While my emotions continue to ride this crazy dating roller coaster I’m trying to maintain my composure, act like a lady (when there are times I’d like to choke my Sweet P, other times when I almost dissolve into a giant heap of gut wrenching sobs and still others when I’m grinning from ear to ear) and make something of this new relationship. I’ve made my declaration – I like this guy!
Lately I’ve felt like someone has shouted “Let the games begin!” from the highest mountaintop, but I don’t want to play. Over the past couple days I’ve noticed Sweet P becoming what I will call aloof. Aloof you say – interesting choice of words. Indeed. I Googled the word aloof and got this back:
a-loof – Adjective 1. Not friendly or forthcoming; cool and distant. 2. Conspicuously uninvolved and uninterested, typically through distaste.
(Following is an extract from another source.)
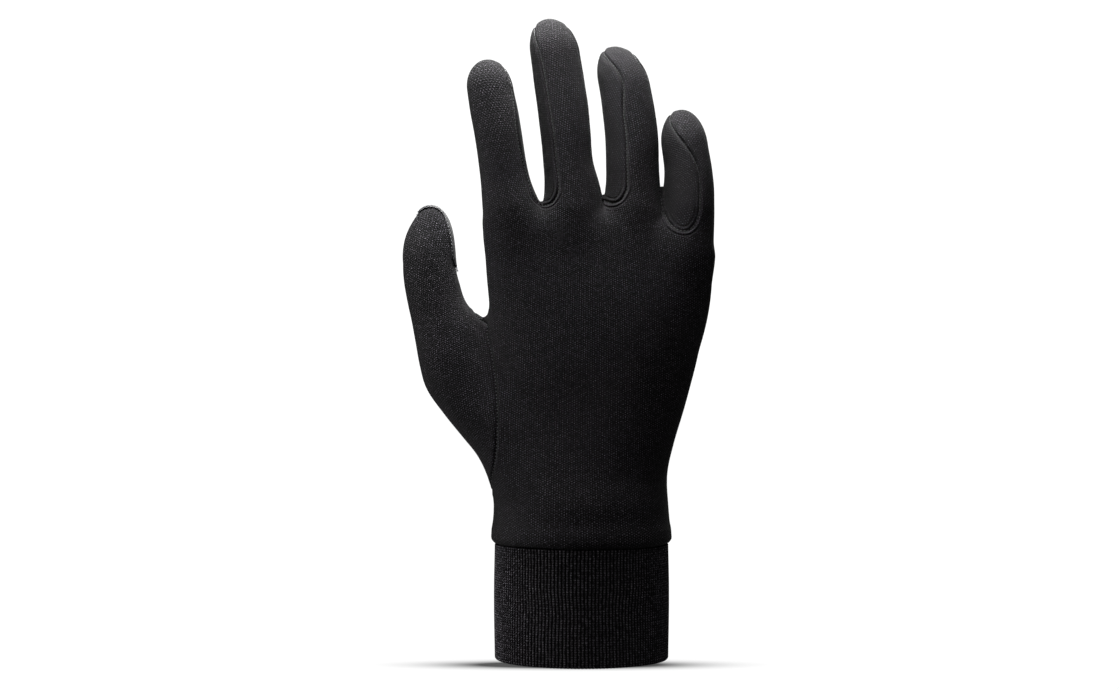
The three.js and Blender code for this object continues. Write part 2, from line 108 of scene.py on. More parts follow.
# Fourchettes
WELT_REACH = 15
WEB_FAR = 60
GUSSET_HOLLOW = 0.25
GUSSET_REACH = 5
GUSSET_BOWL = 1.3
# Painted shade: the fourchettes' cloth is painted darker where it turns sideways into the webs, less
# near the seams and higher up.
GUSSET_PAINTED_SHADE = 0.88
GUSSET_SHADE_EDGE = 2
GUSSET_SHADE_RISE = 55
GUSSET_SHADE_FRONT = 0.3
GUSSET_SHADE_FADE = 0.25

# Body knit
WANDER_SIZE = 9
WANDER = 0.5
KNIT_CONTRAST = 3.0
# Painted shade: the gaps between the stitches are painted darker than the stitches' crowns; the yarn's
# own unevenness varies the colour too.
KNIT_LIGHT = 2.0
KNIT_SHADOW = 0.04
KNIT_BUMP = 0.16
KNIT_TONE_SIZE = 26
FUZZ_SIZE = 0.65
FUZZ_CONTRAST = 5.5
FUZZ_RELIEF = 0.4
FUZZ_LIGHT = 12.5
GROOVE_WIDTH = 0.5
GROOVE_RELIEF = -3.5
# Painted shade: the seam grooves' colour is darkened.
GROOVE_SHADE = -0.92
SECOND_GROOVE_PLACE = 1.9
SECOND_GROOVE_WIDTH = 0.4
SECOND_GROOVE = 0.8
WELT_PLACE = 1.0
WELT_WIDTH = 0.45
WELT_RELIEF = 1.6
# Painted highlight: the welts beside the seams near the webs are painted lighter.
WELT_LIGHT = 0.7
SPECK_SIZE = 0.5
SPECK_SHARE = 0.73
SPECK_LIGHT = 5
# Painted shade: the knit's colour darkens towards its rims, where the surface turns away from the eye.
RIM_PAINTED_SHADE = 0.92
RIM_POWER = 1.7
KNIT_WARM = (0.0054, 0.0047, 0.0051, 1)
KNIT_COOL = (0.0046, 0.0043, 0.0056, 1)

# Cuff
RIBS = 150
RIB_POINTS = 6
RIB_RELIEF = 0.5
RIB_COURSE = 0.93
FOLD_RADIUS = 1.1
CUFF_TUCK = 0.1
CUFF_TOP_ROWS = (0, 0.8, 1.6)
CUFF_ROWS_DROP = 3
CUFF_ROWS = 22
CUFF_INSIDE_ROWS = 8
FOLD_ROWS = 9
RIB_SWAY = 0.35
RIB_SWAY_FINE = 0.18
CUFF_SLACK = 0.35
RIB_BUMP = 0.2
RIB_FUZZ_SIZE = 0.7
RIB_FUZZ_CONTRAST = 6
RIB_FUZZ_RELIEF = 0.5
RIB_FUZZ_LIGHT = 5
RIB_LOOP_LIGHT = 0.4
# Painted light and shade: the gaps between the rib's stitches and the valleys between its ribs are
# painted darker, the ridges lighter.
RIB_SHADOW = 0.2
RIB_CONTRAST = 2.0
RIB_RIDGE_LIGHT = 2.7
RIB_VALLEY_LIGHT = 0.02
RIB_TONE_SIZE = 18
RIB_SPECK_SHARE = 0.75
RIB_SPECK_LIGHT = 2.5
RIB_WARM = (0.0088, 0.0078, 0.0084, 1)
RIB_COOL = (0.0073, 0.0073, 0.0084, 1)

# Touch patch
PATCH_PITCH = 0.7
PATCH_GAP = 0.3
PATCH_THICKNESS = 0.6
PATCH_SKIN = 0.8
PATCH_RIM = 0.35
PATCH_RIM_WIDTH = 0.9
PATCH_ROUNDS = 3
PATCH_FAR = 4
PATCH_REACH = 0.7
PATCH_FUZZ_SIZE = 0.6
PATCH_FUZZ_CONTRAST = 3
PATCH_BUMP = 0.08
PATCH_TONE_SIZE = 6
PATCH_DARK = (0.0035, 0.0035, 0.0038, 1)
PATCH_LIGHT = (0.007, 0.007, 0.0078, 1)
FRAY_STRANDS = 7
FRAY_LENGTH = 2.6
FRAY_WIDTH = 0.28
FRAY_OVERLAP = 0.35
FRAY_CORNER = 2.5

# Thread
STITCH_RINGS = [(-0.5, 0.0), (-0.38, 0.75), (0.0, 1.0), (0.38, 0.75), (0.5, 0.0)]
STITCH_SIDES = 6
STITCH_SIGHT = 0.4
STITCHES = {
    "seam_stitches": {"pitch": 1.45, "length": 1.05, "width": 0.32, "lift": -0.32},
    "thumb_seam_stitches": {"pitch": 1.45, "length": 0.55, "width": 0.34, "lift": -0.22},
    "patch_stitches": {"pitch": 1.5, "length": 0.9, "width": 0.34, "lift": PATCH_GAP + 0.45},
}
FIBRE_SIZE = 0.4
FIBRE_BUMP = 0.05
FIBRE_SHADES = (0.7, 1.3)
DARK_THREAD = (0.005, 0.005, 0.0055, 1)
BRIGHT_THREAD = (0.022, 0.022, 0.025, 1)
LIGHT_THREAD = (0.32, 0.32, 0.33, 1)

# Camera and studio, in metres and watts
CAMERA_PLACE = (-0.0088, -0.75, 0.1256)
CAMERA_LENS = 60.3
CAMERA_SENSOR = 36
CAMERA_WHITE = 1.1
WORLD_LIGHT = 0.0
FLOOR_SIZE = 3000
FLOOR_COLOR = 0.01
FLOOR_LIGHT = 0.36
FLOOR_WHITE = 1.02
# Painted shadow: a dark streak beside the cuff, painted into the floor's glow rather than cast.
SHADOW_DEPTH = 0.95
SHADOW_MIDDLE = -5
SHADOW_CORE = 2.0
SHADOW_WIDTH = 42
SHADOW_THICKNESS = 8
SHADOW_FORWARD = 15

# Lamps: name, place, aim, size and power
LAMPS = [
    ("top_light", (-0.04, 0.0, 0.5), (0, 0, 0.1), (0.3, 0.16), 5.2),
    ("tip_light", (-0.03, 0.02, 0.43), (0, 0, 0.15), (0.2, 0.12), 6),
    ("left_light", (-0.7, 0.0, 0.12), (0, 0, 0.1), (0.4, 0.4), 13),
    ("front_light", (-0.3, -1.0, 0.9), (0, 0, 0.1), (0.6, 0.6), 7),
    ("right_light", (0.7, -0.1, 0.7), (0, 0, 0.15), (0.5, 0.5), 1.2),
    ("back_light", (0.35, 0.9, 0.8), (0, 0.05, 0.12), (0.6, 0.6), 13),
]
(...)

Synonyms – remote – distant
Check, check and check – yes that’s how Sweet P is acting. And let me tell ya it’s getting old quick! I’m not one for drama, mixed signals or games. If I like you I tell you, if I want to spend time with you I will let you know and if I’m busy I will tell you that too. Sweet P not so much. It’s like turning on an unmarked faucet or walking into a dark room – you just don’t know what you are going to get.It could be great – all warm and fuzzy sensations or you could end up wanting to turn and run the other way cause shit’s so friggin cold.
For the love of god all I want to know is are you interested in me or not? How hard is that?? It is so deflating to always be the one to ask someone to do something and then have to wait for them to say yes or no and decide when/where. Perhaps I’ve made it seem like I’m too interested or available. Who knows – certainly not me. All I know is that one day Sweet P is super chatty, responsive and calling me pet names and in the next instant doesn’t respond to messages, won’t commit to meeting and drops the pet names altogether.
This push-pull creates a ton of inner turmoil for me. The immediate feeling of this push away by Sweet P is almost the same as a kick in the stomach – it takes your breath away and leaves you feeling like you just can’t function. Then when you can your next reaction is to pull them closer – to be overly affectionate, way too talkative, send extra text messages, etc. The more he pushes the more I pull. Then the mind wanders…..is he letting me down gently? Is he purposely doing this so I’m the one who breaks things off?
So I took a step back , recognized the behaviour and hit the good old Google search for some guidance. We established the definition of aloof but interestingly enough Wikihow helps us even further by telling us how to be aloof:
- Maintain a calm exterior
- Always be confident
- Be mysterious (lol)
- Be respectful
And as we keep scrolling through the search results it’s great (not) to note we can even visit http://www.aloof.com where they will tell you to appear disinterested, unfazed and detached. Sweet P is this where you’ve been spending your time, cause it certainly feels like it lately. If he’s trying to trigger feelings of rejection and abandonment it’s working. There are times I feel that way and question what I’ve done to trigger the cold shoulder. Then I get the sweet good morning message text and I’m all hot and bothered again.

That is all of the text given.